Making the audience too broad

If every company seems like a fit, the audience is likely not defined well enough.

Broad definitions can lead to vague messaging and poor lead quality.

Focusing only on demographics

Job title and company size matter, but they do not explain motivation.

A strong B2B audience profile should also include goals, pain points, purchase triggers, and objections.

Ignoring the buying committee

Marketing to only one contact can create friction later in the deal.

Other stakeholders may still block the purchase if their concerns are not addressed.

Using assumptions instead of evidence

Internal opinions can be useful, but real customer data is stronger.

Win-loss reviews, interviews, CRM notes, and campaign performance can reveal what the audience actually looks like.

Failing to revisit the audience

Audience fit may shift when a product expands, pricing changes, or a company moves upmarket.

An outdated audience profile can limit growth.

How content supports each B2B audience segment

Top-of-funnel content

This content helps problem-aware buyers understand the issue and its impact.

  • Guides
  • Educational blog posts
  • Industry explainers
  • Problem-focused webinars

Mid-funnel content

This content helps buyers compare approaches and evaluate fit.

  • Use case pages
  • Solution comparisons
  • Role-based landing pages
  • Email nurture content

Bottom-funnel content

This content helps support internal approval and purchase confidence.

  • Case studies
  • Implementation pages
  • Security and compliance details
  • Pricing and proposal support

Content reuse across segments

Once audience segments are clear, one core asset can often be adapted for several roles or stages.

That may reduce production strain while keeping relevance high. A practical method can be found in this guide on how to repurpose content for B2B.

Questions to ask when defining a B2B target audience

Company fit questions

  • What type of company gets the most value from the offer?
  • Which industries show the strongest need?
  • What company sizes are easiest to serve well?
  • Which accounts tend to retain or expand?

Buyer role questions

  • Who starts the research process?
  • Who signs off on budget?
  • Who uses the solution?
  • Who may block the deal?

Problem and timing questions

  • What problem creates urgency?
  • What event triggers a search for solutions?
  • What happens if the problem is not solved?
  • What objections slow down the purchase?

A simple framework for documenting the audience

Basic audience template

A short internal document can help keep marketing, sales, and leadership aligned.

  1. ICP summary: company type, size, industry, geography
  2. Main pain points: top business problems
  3. Primary personas: roles involved in the deal
  4. Buying triggers: events that create urgency
  5. Key objections: price, time, risk, complexity
  6. Core messages: value points by role
  7. Priority channels: search, LinkedIn, email, events, partners
  8. Content needs: assets required for each stage

How detailed it should be

The document does not need to be long.

It needs to be specific enough to guide campaigns, sales outreach, content briefs, and positioning.

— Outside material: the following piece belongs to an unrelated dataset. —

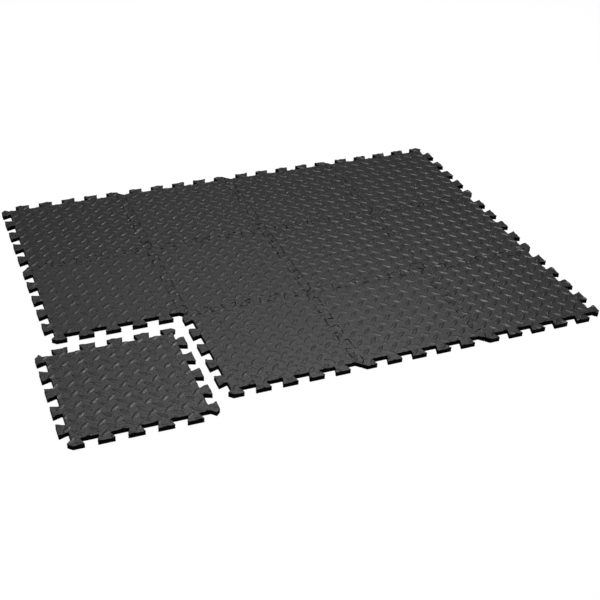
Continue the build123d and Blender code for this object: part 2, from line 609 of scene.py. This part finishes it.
def make_floor(context, colour):
    """A plain floor that the mat lies on."""
    half = FLOOR_HALF
    mesh = bpy.data.meshes.new("floor")
    corners = [(-half, -half, 0), (half, -half, 0), (half, half, 0), (-half, half, 0)]
    mesh.from_pydata(corners, [], [(0, 1, 2, 3)])
    mesh.materials.append(shared("studio_floor", plain_floor, colour))
    floor = bpy.data.objects.new("floor", mesh)
    context.scene.collection.objects.link(floor)


def make_camera(context, stage):
    """The camera, aimed at a point on the floor and rolled about its line of sight."""
    a, e = stage.azimuth, stage.elevation
    back = Vector((sin(a) * cos(e), -cos(a) * cos(e), sin(e)))
    right = Vector((cos(a), sin(a), 0))
    up = back.cross(right)
    rolled_right = cos(stage.roll) * right + sin(stage.roll) * up
    rolled_up = cos(stage.roll) * up - sin(stage.roll) * right
    camera = bpy.data.objects.new("camera", bpy.data.cameras.new("camera"))
    context.scene.collection.objects.link(camera)
    turned = Matrix((rolled_right, rolled_up, back)).transposed().to_4x4()
    camera.matrix_world = Matrix.Translation(Vector(stage.aim) + stage.distance * back) @ turned
    camera.data.sensor_width = SENSOR_WIDTH
    camera.data.lens = stage.focal
    camera.data.clip_start = NEAREST_SEEN
    context.scene.camera = camera


def add_softbox(context, name, bearing, height, side, power):
    """A square softbox facing the mat. Its bearing is 0 behind the mat and a quarter turn on its right."""
    light = bpy.data.lights.new(name, "AREA")
    light.size = side
    light.energy = power
    lamp = bpy.data.objects.new(name, light)
    context.scene.collection.objects.link(lamp)
    way = Vector((sin(bearing) * cos(height), cos(bearing) * cos(height), sin(height)))
    lamp.location = SOFTBOX_DISTANCE * way
    lamp.rotation_euler = (-way).to_track_quat("-Z", "Y").to_euler()


def set_surroundings(context):
    """A studio with white walls up to low above the floor, and a dim ceiling."""
    world = bpy.data.worlds.new("studio")
    world.use_nodes = True
    tree = world.node_tree
    way = add_node(tree, "ShaderNodeTexCoord").outputs["Generated"]
    up = add_node(tree, "ShaderNodeSeparateXYZ", {}, (way,)).outputs[2]
    fade = add_node(tree, "ShaderNodeMapRange", {}, (up, GLOW_START, GLOW_END, GLOW, CEILING))
    feed(tree, tree.nodes["Background"], {"Color": (1, 1, 1, 1), "Strength": fade})
    context.scene.world = world


class FOAMMAT_OT_stage(bpy.types.Operator):
    """Make the floor, lights and camera"""
    bl_idname = "foam_mat.stage"
    bl_label = "Stage"

    def execute(self, context):
        stage = context.scene.foam_mat_stage
        context.scene.view_settings.view_transform = "Standard"
        make_floor(context, stage.floor_colour)
        make_camera(context, stage)
        set_surroundings(context)
        for softbox in SOFTBOXES:
            add_softbox(context, *softbox)
        return {"FINISHED"}


class FOAMMAT_PT_panel(bpy.types.Panel):
    """Lists the mat's settings and the buttons that make it"""
    bl_idname = "FOAMMAT_PT_panel"
    bl_label = "Foam Mat"
    bl_space_type = "VIEW_3D"
    bl_region_type = "UI"
    bl_category = "Foam Mat"

    def draw(self, context):
        for group, (title, _) in SETTINGS.items():
            box = self.layout.box()
            box.label(text=title)
            settings = getattr(context.scene, group)
            for name in settings.__annotations__:
                box.prop(settings, name)
        for operator in OPERATORS:
            self.layout.operator(operator.bl_idname)


SETTINGS = {
    "foam_mat_tile": ("Tiles", FoamTileSettings),
    "foam_mat_tread": ("Tread", TreadSettings),
    "foam_mat_finish": ("Finish", FoamFinishSettings),
    "foam_mat_stage": ("Stage", StageSettings),
}
OPERATORS = [FOAMMAT_OT_seated_tiles, FOAMMAT_OT_loose_tile, FOAMMAT_OT_stage]
CLASSES = [*(settings for _, settings in SETTINGS.values()), *OPERATORS, FOAMMAT_PT_panel]


def register():
    for made in CLASSES:
        bpy.utils.register_class(made)
    for group, (_, settings) in SETTINGS.items():
        setattr(bpy.types.Scene, group, PointerProperty(type=settings))


def unregister():
    for group in SETTINGS:
        delattr(bpy.types.Scene, group)
    for made in reversed(CLASSES):
        bpy.utils.unregister_class(made)


def main():
    """Builds the whole mat and its stage."""
    register()
    bpy.ops.foam_mat.stage()
    bpy.ops.foam_mat.seated_tiles()
    bpy.ops.foam_mat.loose_tile()


if __name__ == "__main__":
    main()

Final thoughts on the target audience for B2B marketing

Clear audience definition creates focus

The target audience for B2B marketing is not just a list of companies. It is a clear view of which accounts fit, which people matter, what problems exist, and when buying interest appears.

When that view is grounded in real customer data, marketing can become more relevant and more efficient.

Good audience work is ongoing

B2B audience targeting is not a one-time task.

It can improve over time as teams learn from customer behavior, sales feedback, content engagement, and market change.

A well-defined B2B marketing audience gives teams a stronger base for messaging, segmentation, campaign planning, and long-term growth.